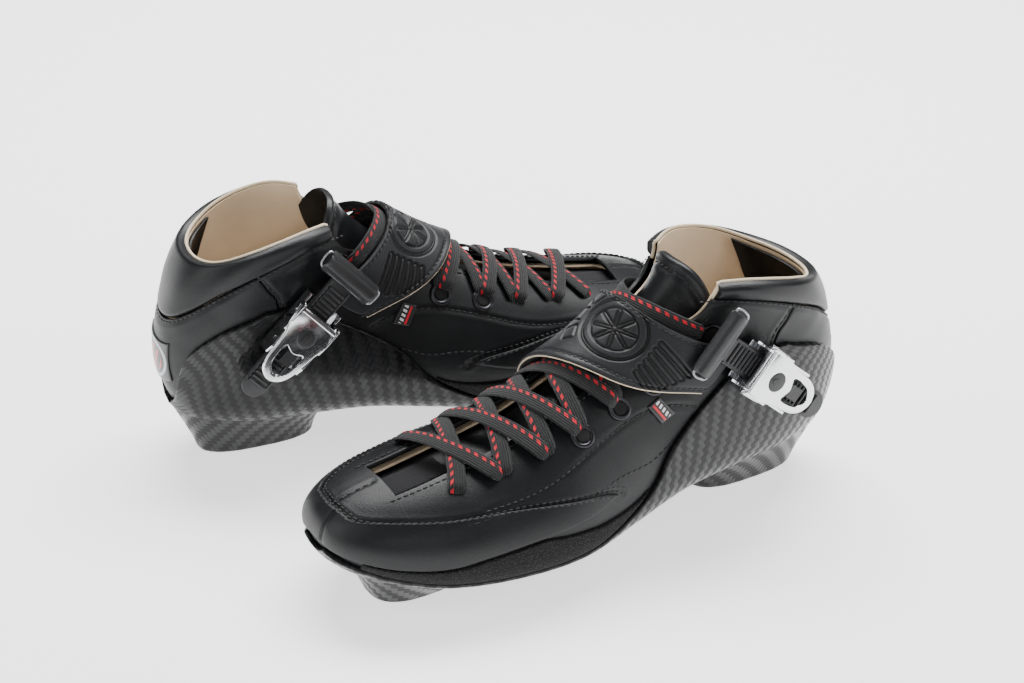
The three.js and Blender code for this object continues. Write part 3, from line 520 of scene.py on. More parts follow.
def plain_weave():
    finish = Finish("woven_lining", Specular_IOR_Level=0.3)
    along, across, _ = finish.cloth()
    weave = (along * (2 * math.pi / 0.9)).wave() * (across * (2 * math.pi / 0.9)).wave()
    # painted highlight and shade: the weave is lighter where the yarns are raised and darker between them
    finish.feed("Base Color", finish.mix(weave.soft(-1, 1), (0.008, 0.008, 0.009), (0.03, 0.03, 0.033)))
    finish.feed("Roughness", 0.9 - weave * 0.05)
    finish.bump(weave, 0.0002, 0.7)
    return finish.material


lace_braid = braid()
woven_lining = plain_weave()
print("lace and lining cloth ready")


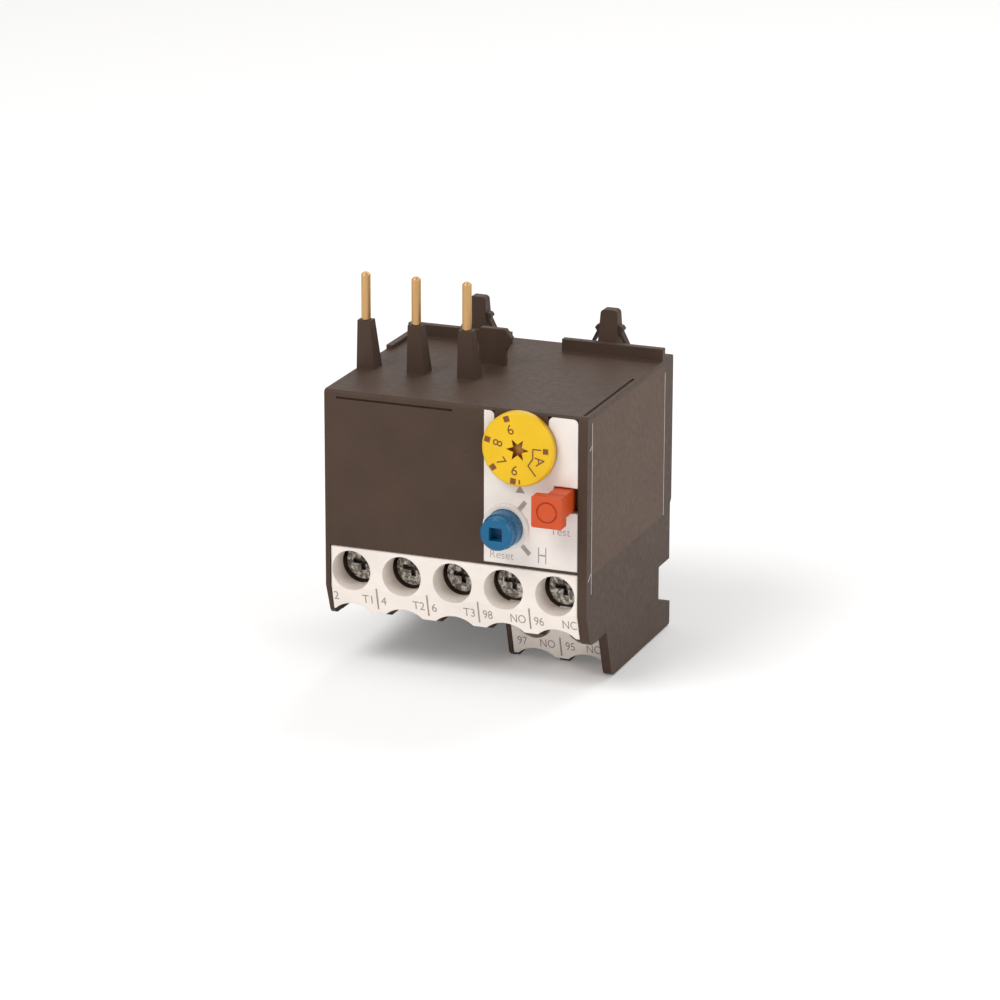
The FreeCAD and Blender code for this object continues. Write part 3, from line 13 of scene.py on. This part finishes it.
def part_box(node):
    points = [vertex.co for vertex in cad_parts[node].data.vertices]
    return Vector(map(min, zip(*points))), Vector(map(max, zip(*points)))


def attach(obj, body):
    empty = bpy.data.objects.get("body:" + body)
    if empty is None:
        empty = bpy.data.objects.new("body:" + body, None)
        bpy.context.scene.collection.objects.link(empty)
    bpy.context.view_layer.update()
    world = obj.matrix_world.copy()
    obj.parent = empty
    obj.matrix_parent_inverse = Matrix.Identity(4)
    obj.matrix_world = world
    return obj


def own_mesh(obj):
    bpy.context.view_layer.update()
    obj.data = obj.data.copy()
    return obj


MM = 0.001
FRONT = -14.3          # Y of the front face; the origin is on the contact pins' line
SIDE = 22.5            # X of the right side
PITCH = 8.8            # between two terminals
FIRST_TERMINAL = -18.1     # X of the leftmost terminal's middle
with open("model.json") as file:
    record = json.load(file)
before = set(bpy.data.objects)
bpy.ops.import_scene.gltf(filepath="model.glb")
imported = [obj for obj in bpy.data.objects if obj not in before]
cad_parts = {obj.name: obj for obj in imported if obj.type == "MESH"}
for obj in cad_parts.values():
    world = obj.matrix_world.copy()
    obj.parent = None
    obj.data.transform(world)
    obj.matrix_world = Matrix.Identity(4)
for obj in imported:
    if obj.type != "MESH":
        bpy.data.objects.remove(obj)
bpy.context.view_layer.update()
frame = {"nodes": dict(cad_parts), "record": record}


def linear(value):
    """Display value 0-255 to the linear value that shaders take."""
    v = value / 255
    return v / 12.92 if v <= 0.04045 else ((v + 0.055) / 1.055) ** 2.4


def colour(red, green, blue):
    return (linear(red), linear(green), linear(blue), 1.0)


# ---------------------------------------------------------------- materials

# Noise scales, per metre: from patches of some millimetres to a grain of a few tenths.
MOTTLE, SHEEN, WEAR, STREAKS, GRAIN = 130.0, 900.0, 1500.0, 2400.0, 3800.0
DENTS = 1700.0         # scale of the screw heads' scuffs
WARM_SHEEN = (1.0, 0.84, 0.74, 1.0)


class Look:
    """A principled material with short calls that add and wire nodes."""

    def __init__(self, name):
        self.material = bpy.data.materials.new(name)
        self.material.use_nodes = True
        self.tree = self.material.node_tree
        self.surface = self.tree.nodes["Principled BSDF"]
        self.place = self.node("TexCoord").outputs["Object"]

    def node(self, kind, settings=None, **inputs):
        node = self.tree.nodes.new("ShaderNode" + kind)
        for key, value in (settings or {}).items():
            setattr(node, key, value)
        for key, value in inputs.items():
            self.put(node.inputs[key.replace("_", " ")], value)
        return node

    def put(self, socket, value):
        if isinstance(value, bpy.types.NodeSocket):
            self.tree.links.new(value, socket)
        else:
            socket.default_value = value

    def set(self, **inputs):
        for key, value in inputs.items():
            self.put(self.surface.inputs[key.replace("_", " ")], value)

    def multiply(self, first, second):
        node = self.node("Math", {"operation": "MULTIPLY"})
        self.put(node.inputs[0], first)
        self.put(node.inputs[1], second)
        return node.outputs[0]

    def noise(self, scale, stretch=(1, 1, 1), detail=3.0):
        moved = self.node("Mapping", Vector=self.place, Scale=stretch)
        noise = self.node("TexNoise", Vector=moved.outputs[0], Scale=scale, Detail=detail)
        return noise.outputs[0]

    def spread(self, value, low, high, out_low, out_high):
        node = self.node("MapRange", {"clamp": True})
        self.put(node.inputs["Value"], value)
        for name, number in (("From Min", low), ("From Max", high),
                             ("To Min", out_low), ("To Max", out_high)):
            self.put(node.inputs[name], number)
        return node.outputs[0]

    def blend(self, factor, first, second, mode="MIX"):
        node = self.node("Mix", {"data_type": "RGBA", "blend_type": mode})
        self.put(node.inputs["Factor"], factor)
        self.put(node.inputs["A"], first)
        self.put(node.inputs["B"], second)
        return node.outputs["Result"]

    def shaded(self, tint, shade):
        """A tint, darker or lighter as the grey value shade says."""
        grey = self.node("CombineColor", Red=shade, Green=shade, Blue=shade)
        return self.blend(1.0, tint, grey.outputs[0], "MULTIPLY")

    def relief(self, height, strength, distance_m, edge_m):
        """Bump over softly rounded edges."""
        edge = self.node("Bevel", {"samples": 6}, Radius=edge_m)
        bump = self.node("Bump", Height=height, Strength=strength, Distance=distance_m,
                         Normal=edge.outputs[0])
        self.set(Normal=bump.outputs[0])

    def hollows(self, reach_m):
        """0 in corners and recesses, 1 on open faces."""
        node = self.node("AmbientOcclusion", {"samples": 6}, Distance=reach_m)
        return node.outputs["AO"]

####

Exercise details: Taking the records above, retype every line from the one with "in imported if" down to the one with "WARM_SHEEN = (1.0, 0.84, 0.74, 1.0)", exactly and with nothing else.

Written solution:
cad_parts = {obj.name: obj for obj in imported if obj.type == "MESH"}
for obj in cad_parts.values():
    world = obj.matrix_world.copy()
    obj.parent = None
    obj.data.transform(world)
    obj.matrix_world = Matrix.Identity(4)
for obj in imported:
    if obj.type != "MESH":
        bpy.data.objects.remove(obj)
bpy.context.view_layer.update()
frame = {"nodes": dict(cad_parts), "record": record}


def linear(value):
    """Display value 0-255 to the linear value that shaders take."""
    v = value / 255
    return v / 12.92 if v <= 0.04045 else ((v + 0.055) / 1.055) ** 2.4


def colour(red, green, blue):
    return (linear(red), linear(green), linear(blue), 1.0)


# ---------------------------------------------------------------- materials

# Noise scales, per metre: from patches of some millimetres to a grain of a few tenths.
MOTTLE, SHEEN, WEAR, STREAKS, GRAIN = 130.0, 900.0, 1500.0, 2400.0, 3800.0
DENTS = 1700.0         # scale of the screw heads' scuffs
WARM_SHEEN = (1.0, 0.84, 0.74, 1.0)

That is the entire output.